- _Aim_
Output, please, exactly those lines of the listing that come before the line with "place(body, y=tray_y(tier), z=tray_z(tier))", along with that line itself.

- _Supplied material_
-- BEGIN --

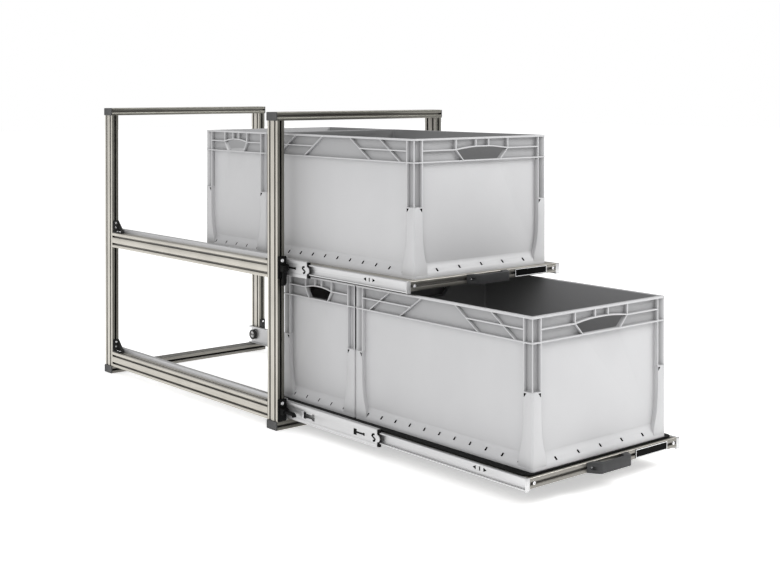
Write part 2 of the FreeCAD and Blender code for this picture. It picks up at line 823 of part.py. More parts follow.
def make_tray_screws():
    """Screws of each tray: two in the handle, four in the cross rails' outer slots."""
    front = Vector(0, -1, 0)
    for tier in TIERS:
        front_y = FRONT_Y - TRAY_OUT[tier]
        centre_z = BEAM_Z[tier] + s.tray_raise + s.profile_slim / 2
        screws = []
        for side in SIDES.values():
            seat = Vector(side * s.handle_screw_in, front_y - s.handle_seat, centre_z)
            screws.append(screw(s.handle_screw_head, s.handle_screw_high, front, seat))
            for outward, y in ((front, s.slot_depth), (-front, s.rack_depth - s.slot_depth)):
                seat = Vector(side * (s.tray_width - s.profile_slim) / 2, front_y + y, centre_z)
                screws.append(screw(s.screw_head, s.screw_head_high, outward, seat))
        group(f"tray_screws_{tier}", screws)


def make_badges():
    """Bare name plates to the right of the handles."""
    for tier in TIERS:
        body = new_body(f"badge_plate_{tier}")
        centre = s.tray_width / 2 - s.badge_in - s.badge_long / 2
        u, v, c = s.badge_long / 2, s.badge_high / 2, s.badge_corner
        quarter = [(u, v - c), (u - c, v)]
        half = quarter + [(-a, b) for a, b in reversed(quarter)]
        loop = polygon([(centre + a, b) for a, b in half + [(-a, -b) for a, b in half]])
        extrude(body, draw(body, "XZ_Plane", [loop]), "badge_thick")
        place(body, y=tray_y(tier), z=tray_z(tier))


# Crates
def strip_cells(edges, low, high):
    """Cells between ribs given as (low place, high place) pairs, from one end to the other."""
    cells = []
    half = s.rib_thick / 2
    for (a_low, a_high), (b_low, b_high) in zip(edges, edges[1:]):
        cells.append([(a_low + half, low), (b_low - half, low), (b_high - half, high), (a_high + half, high)])
    return cells


def wall_cells(length, long_side):
    """Outlines of the hollows between a wall's ribs: place along the wall, height."""
    half = length / 2
    top = s.crate_tall
    rim = top - s.rim_high
    upper_rib = top - s.upper_rib_drop
    lower_rib = top - s.lower_rib_drop
    t = s.rib_thick / 2
    bead = half - s.corner_bead
    inner = half - s.corner_rib_in
    cells = []
    for sign in (-1, 1):
        narrow = sorted((sign * (bead), sign * (inner + t)))
        for low, high in ((top - s.corner_rib_long, lower_rib - t), (lower_rib + t, rim)):
            cells.append([(narrow[0], low), (narrow[1], low), (narrow[1], high), (narrow[0], high)])
    foot = half - s.column_foot
    knee = top - s.corner_rib_long
    panel = [
        (-foot, s.skirt_high),
        (foot, s.skirt_high),
        (inner - t, knee),
        (inner - t, lower_rib - t),
        (-inner + t, lower_rib - t),
        (-inner + t, knee),
    ]
    cells.append(panel)
    if long_side:
        foot_a, top_a, foot_b, top_b = (
            share * half for share in (s.brace_foot_a, s.brace_top_a, s.brace_foot_b, s.brace_top_b)
        )
        share = (upper_rib - lower_rib) / (rim - lower_rib)
        mid_a = foot_a + (top_a - foot_a) * share
        mid_b = foot_b + (top_b - foot_b) * share
        lower_row = [(foot_a, mid_a), (foot_b, mid_b), (inner, inner)]
        upper_row = [(mid_a, top_a), (mid_b, top_b), (inner, inner)]
        rows = ((lower_row, lower_rib + t, upper_rib - t), (upper_row, upper_rib + t, rim))
        for sign in (-1, 1):
            for row, low, high in rows:
                lines = sorted((sign * a, sign * b) for a, b in row)
                cells += strip_cells(lines, low, high)
        low, high = lower_rib + t, rim
        cells.append([(-foot_a + t, low), (foot_a - t, low), (top_a - t, high), (-top_a + t, high)])
    else:
        grip = s.grip_top / 2 + s.grip_frame
        row = [(-inner, -inner), (-grip, -grip)]
        cells += strip_cells(row, lower_rib + t, upper_rib - t)
        cells += strip_cells([(-b, -a) for a, b in reversed(row)], lower_rib + t, upper_rib - t)
        ribs = [-inner, -s.grip_rib, s.grip_rib, inner]
        cells += strip_cells([(x, x) for x in ribs], upper_rib + t + s.grip_rise / 2, rim)
    return cells


def grip_loop():
    """Outline of a hand hole: straight sides that lean out, and a bowed top."""
    low = s.crate_tall - s.lower_rib_drop + s.rib_thick / 2
    high = low + s.grip_high
    left_low = Vector(-s.grip_bottom / 2, low, 0)
    right_low = Vector(s.grip_bottom / 2, low, 0)
    right_high = Vector(s.grip_top / 2, high, 0)
    left_high = Vector(-s.grip_top / 2, high, 0)
    crown = Vector(0, high + s.grip_rise, 0)
    return [
        Part.LineSegment(left_low, right_low),
        Part.LineSegment(right_low, right_high),
        Part.Arc(right_high, crown, left_high),
        Part.LineSegment(left_high, left_low),
    ]


def make_crate(label, length_name, grip_on_x, tier, start):
    """Open crate with ribbed rim, corner columns, a flared foot and two hand holes."""
    body = new_body(label)
    wide = s.crate_width
    long_length = getattr(s, length_name)
    block = rounded_box(0, 0, wide, long_length, s.crate_round)
    extrude(body, draw(body, "XY_Plane", [block]), "crate_tall", name="block")
    inset = s.rib_deep + s.crate_wall
    hollow = rectangle(0, 0, wide - 2 * inset, long_length - 2 * inset)
    hollow_sketch = draw(body, "XY_Plane", [hollow], "hollow_outline", "crate_floor")
    extrude(body, hollow_sketch, "crate_tall", True, "PartDesign::Pocket", "hollow")
    spans = {"XZ_Plane": wide, "YZ_Plane": long_length}
    outs = {"XZ_Plane": f"{length_name} / 2", "YZ_Plane": "crate_width / 2"}
    for role, span in spans.items():
        grip_here = (role == "YZ_Plane") == grip_on_x
        loops = [polygon(points) for points in wall_cells(span, not grip_here)]
        sketch = draw(body, role, loops, f"cells_{role[:2]}", outs[role])
        pocket = extrude(body, sketch, "rib_deep", False, "PartDesign::Pocket", f"cells_{role[:2]}_cut")
        mirror(body, [pocket], role, f"cells_{role[:2]}_mirror")
        if grip_here:
            cut_through(body, draw(body, role, [grip_loop()], "grip_outline"), "grips")
    y = f"{tray_y(tier)} + {start}"
    z = f"{tray_z(tier)} + profile_slim / 2"
    if tier == "lower":
        z += " + board_thin"
    place(body, y=y, z=z)
    return body


def make_crates():
    """A long crate in front of a short one on each tray."""
    spare = "(rack_depth - crate_long - crate_short) / 2"
    for tier in TIERS:
        make_crate(f"crate_long_{tier}", "crate_long", False, tier, f"{spare} + crate_long / 2")
        rear = f"{spare} + crate_long + crate_short / 2"
        make_crate(f"crate_short_{tier}", "crate_short", True, tier, rear)


make_posts()
make_rails()
make_beams()
make_end_caps()
make_frame_screws()
make_brackets()
make_outer_members()
make_middle_members()
make_inner_members()
make_ball_cages()
make_rear_stops()
make_latch_plates()
make_levers()
make_tray_rails()
make_boards()
make_handles()
make_tray_screws()
make_badges()
make_crates()

doc.recompute()

# Nothing is written unless every piece is sound
for feature in doc.Objects:
    if "Invalid" in feature.State or "Error" in feature.State:
        raise RuntimeError(f"{feature.Label} did not compute")
for piece in parts:
    if piece.Shape.isNull() or not piece.Shape.isValid():
        raise RuntimeError(f"{piece.Label} has no valid shape")

os.makedirs("parts", exist_ok=True)
for piece in parts:
    piece.Shape.exportStep(f"parts/{piece.Label}.step")
    box = piece.Shape.BoundBox
    spans = ((box.XMin, box.XMax), (box.YMin, box.YMax), (box.ZMin, box.ZMax))
    extent = ", ".join(f"{low:.1f}..{high:.1f}" for low, high in spans)
    print(f"{piece.Label}: {len(piece.Shape.Solids)} solids, {piece.Shape.Volume / 1000:.1f} cm3, {extent}")
print(f"{len(parts)} nodes")
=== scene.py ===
"""Two-tier pull-out rack of slotted aluminium profile, dressed for a studio photograph."""
import logging
import math
from collections.abc import Callable, Iterable, Sequence
from dataclasses import dataclass
from enum import Enum

import bmesh
import bpy
from mathutils import Matrix, Vector


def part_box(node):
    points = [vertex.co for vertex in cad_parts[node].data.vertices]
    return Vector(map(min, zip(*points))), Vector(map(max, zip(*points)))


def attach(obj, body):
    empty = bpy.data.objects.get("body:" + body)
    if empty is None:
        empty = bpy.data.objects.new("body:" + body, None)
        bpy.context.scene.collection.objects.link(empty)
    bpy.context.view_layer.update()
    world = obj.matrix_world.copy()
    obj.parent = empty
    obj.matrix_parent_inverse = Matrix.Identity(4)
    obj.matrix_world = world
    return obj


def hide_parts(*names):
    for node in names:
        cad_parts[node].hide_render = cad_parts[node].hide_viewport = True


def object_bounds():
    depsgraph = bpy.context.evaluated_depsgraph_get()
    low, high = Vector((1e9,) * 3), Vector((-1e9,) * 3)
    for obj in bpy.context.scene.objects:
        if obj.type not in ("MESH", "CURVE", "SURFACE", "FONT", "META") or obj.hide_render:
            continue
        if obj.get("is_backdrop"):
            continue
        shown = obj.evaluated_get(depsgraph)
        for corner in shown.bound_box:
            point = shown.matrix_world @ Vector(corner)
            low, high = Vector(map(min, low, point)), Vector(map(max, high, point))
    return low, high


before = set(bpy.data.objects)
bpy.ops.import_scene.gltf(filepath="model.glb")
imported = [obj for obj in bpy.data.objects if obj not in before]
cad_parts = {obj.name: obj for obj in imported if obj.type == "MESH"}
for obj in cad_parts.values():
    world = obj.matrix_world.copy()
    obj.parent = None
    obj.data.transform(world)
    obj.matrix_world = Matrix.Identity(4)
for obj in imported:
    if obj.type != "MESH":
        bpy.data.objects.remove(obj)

MM = 0.001
LOG = logging.getLogger("rack")
Triple = tuple[float, float, float]
Row = Sequence[float]
Test = Callable[[Vector, Vector], bool]
Material = bpy.types.Material
TIERS = ("lower", "upper")
SIDES = {"left": -1, "right": 1}
ENDS = (-1, 1)
CORNERS = ((-1, -1), (-1, 1), (1, -1), (1, 1))
UP = (0, 0, 1)
FRONT = (0, -1, 0)
ALIGNED = 0.9  # least share of a unit direction that counts as running along an axis
PAST = 5.0  # how far a cutter reaches past what it cuts
WHITE = (1.0, 1.0, 1.0)


class Kind(Enum):
    """What an edit-mode selection holds."""

    VERT = "VERT"
    EDGE = "EDGE"
    FACE = "FACE"


class Axis(Enum):
    """The three directions of the frame."""

    X = 0
    Y = 1
    Z = 2

    @property
    def beside(self) -> "Axis":
        """The other of the two level directions."""
        return Axis.Y if self is Axis.X else Axis.X

    def move(self, far: float) -> list[float]:
        """A move along this direction only."""
        return [far if self is other else 0.0 for other in Axis]

    def stretch(self, factor: float) -> list[float]:
        """Factors that resize along this direction only."""
        return [factor if self is other else 1.0 for other in Axis]


# -------- modelling


def metres(values: Iterable[float]) -> list[float]:
    """Millimetres as metres."""
    return [value * MM for value in values]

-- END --

- _Solved problem_
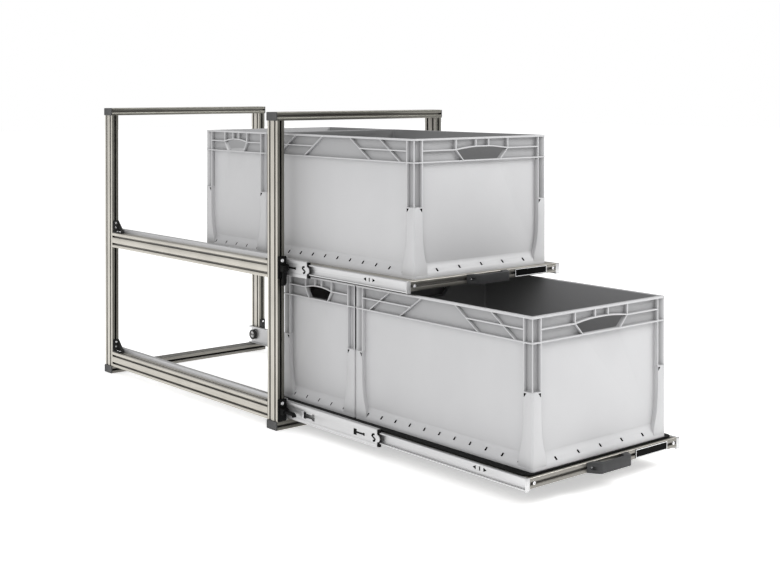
Write part 2 of the FreeCAD and Blender code for this picture. It picks up at line 823 of part.py. More parts follow.
def make_tray_screws():
    """Screws of each tray: two in the handle, four in the cross rails' outer slots."""
    front = Vector(0, -1, 0)
    for tier in TIERS:
        front_y = FRONT_Y - TRAY_OUT[tier]
        centre_z = BEAM_Z[tier] + s.tray_raise + s.profile_slim / 2
        screws = []
        for side in SIDES.values():
            seat = Vector(side * s.handle_screw_in, front_y - s.handle_seat, centre_z)
            screws.append(screw(s.handle_screw_head, s.handle_screw_high, front, seat))
            for outward, y in ((front, s.slot_depth), (-front, s.rack_depth - s.slot_depth)):
                seat = Vector(side * (s.tray_width - s.profile_slim) / 2, front_y + y, centre_z)
                screws.append(screw(s.screw_head, s.screw_head_high, outward, seat))
        group(f"tray_screws_{tier}", screws)


def make_badges():
    """Bare name plates to the right of the handles."""
    for tier in TIERS:
        body = new_body(f"badge_plate_{tier}")
        centre = s.tray_width / 2 - s.badge_in - s.badge_long / 2
        u, v, c = s.badge_long / 2, s.badge_high / 2, s.badge_corner
        quarter = [(u, v - c), (u - c, v)]
        half = quarter + [(-a, b) for a, b in reversed(quarter)]
        loop = polygon([(centre + a, b) for a, b in half + [(-a, -b) for a, b in half]])
        extrude(body, draw(body, "XZ_Plane", [loop]), "badge_thick")
        place(body, y=tray_y(tier), z=tray_z(tier))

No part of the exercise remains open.